In the meantime I am challenging myself to get comfortable with using pink as it is not really a color that I often use. To really grow as a quilter I think it is vital that I can use most any color in my projects; for me this medium (quilt making) is all about color!

What do you see as the fundamental aspect to a quilt?

Monday, May 6, 2013

Block 36 - Sunbonnet Baby - Testament of Youth

The Grandmother's Choice block for this week has created a lot of chatter. Ms Brackman gave us the Sunbonnet Baby as a way to illustrate her story of rebellion against the notion that becoming "an entirely ornamental young lady" was the way in which many parents of young ladies expected their daughters to become in the time of the suffragist movement.  The block might also be known as Dutch Doll or Sunbonnet Sue.

Now I have never had any great desire to make a Sunbonnet Sue block and I am not sure if I have previously made one. But, for this project, I went ahead and made the block. And, ssh, I had fun doing it!  I think now I have given her clothes that are not pastel florals or 30's repro she has taken on a new identity in my mind.
My girl has been christened Kiwi Kate to honor Kate Shepherd who was an important leader in the New Zealand Women's Suffrage Movement. The colors the movement chose as their symbolic ones were green and purple and they adopted the white camellia as their emblem. So just squint and you will see that that is a white camellia on Kiwi Kate's bonnet.

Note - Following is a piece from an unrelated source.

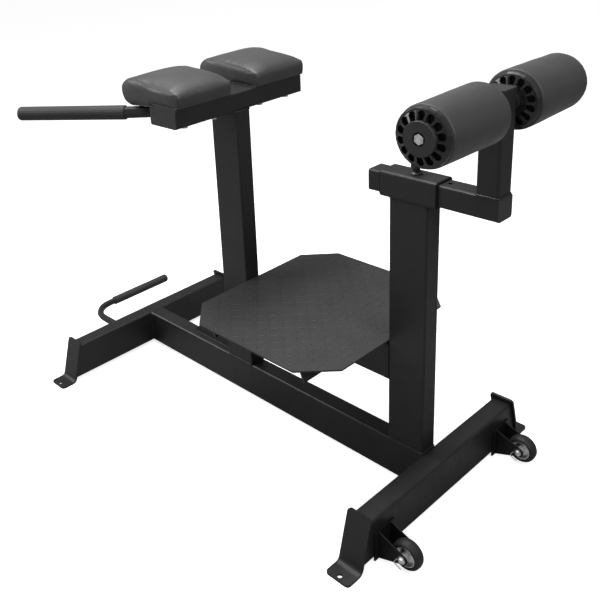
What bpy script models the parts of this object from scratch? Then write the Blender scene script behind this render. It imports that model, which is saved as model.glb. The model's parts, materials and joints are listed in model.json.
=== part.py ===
"""Horizontal hyperextension bench: steel frame, hip pads, step plate and sliding foot rollers.

Metres, +Z up. +X runs along the bench towards the foot rollers, and -Y is the near side.
The origin is on the floor at the middle of the bench's outline.
"""
import math

import bmesh
import bpy
from mathutils import Matrix, Vector

# Clearances, and the limits for welding points and for a hard edge
GAP = 0.0003
RUN_GAP = 0.0005
WELD = 0.00002
HARD_EDGE = math.radians(35)

# Steel tube stock
BEAM_DEEP = 0.100
BEAM_THIN = 0.050
BEAM_WALL = 0.003
BEAM_CORNER = 0.0045
SLIDE_SIDE = 0.050
SLIDE_CORNER = 0.0045
SLEEVE_SIDE = 0.060
SLEEVE_WALL = 0.003
SLEEVE_CORNER = 0.0055
INNER_CORNER = 0.0012

# Base frame, measured from the rear cross beam's centre
FLOOR_GAP = 0.010
BASE_DEEP = 0.105
BASE_CORNER = 0.006
BEAM_SPAN = 1.110
REAR_HALF_TOP = 0.309
FRONT_HALF_TOP = 0.293
END_SLOPE = 0.29
FOOT_WIDTH = 0.064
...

 I wanted to make quite a few tweaks to the block pattern as given on the blog. First cut came to the back line of the dress which was previously so voluminous she looked as though a strong wind and Sue would lift into the sky. Addition of the apron was so there was not such a big hunk of fabric in the middle of the block plus it gave the opportunity for an additional fabric. The enormous foot just had to go (although I am wondering if her foot is too tiny now) and the fat arm with no hand looked wrong. Now she's made and I look at the other blocks on the flickr page I'm wondering whether I should have made her sleeve in a different purple fabric. Oh well.

For my fun photo, I hauled some other dolls in my life out to join Kiwi Kate. The two standing on the left joined my doll family when we lived in Barranquilla, Colombia in 1983-1985. The seated doll, Sally, was my childhood "walkie talkie" as we referred to them then. Poor Sally has not improved with age and I have always wondered about her split ethnic origin. But leaving that aside, any prizes for noticing what they all have in common?

I suspect that  many of the participants in the Grandmothers choice block of the week project have had to revise their feelings about this block since being handed Block 36. Some of the regulars have flat out refused to do the blocks but I wouldn't be surprised to see some change in attitudes. Of course the two who are doing a two color project - solid white/cream with one other solid colored fabric - do have a valid excuse to opt out this week.

How does Sunbonnet Sue rank with you?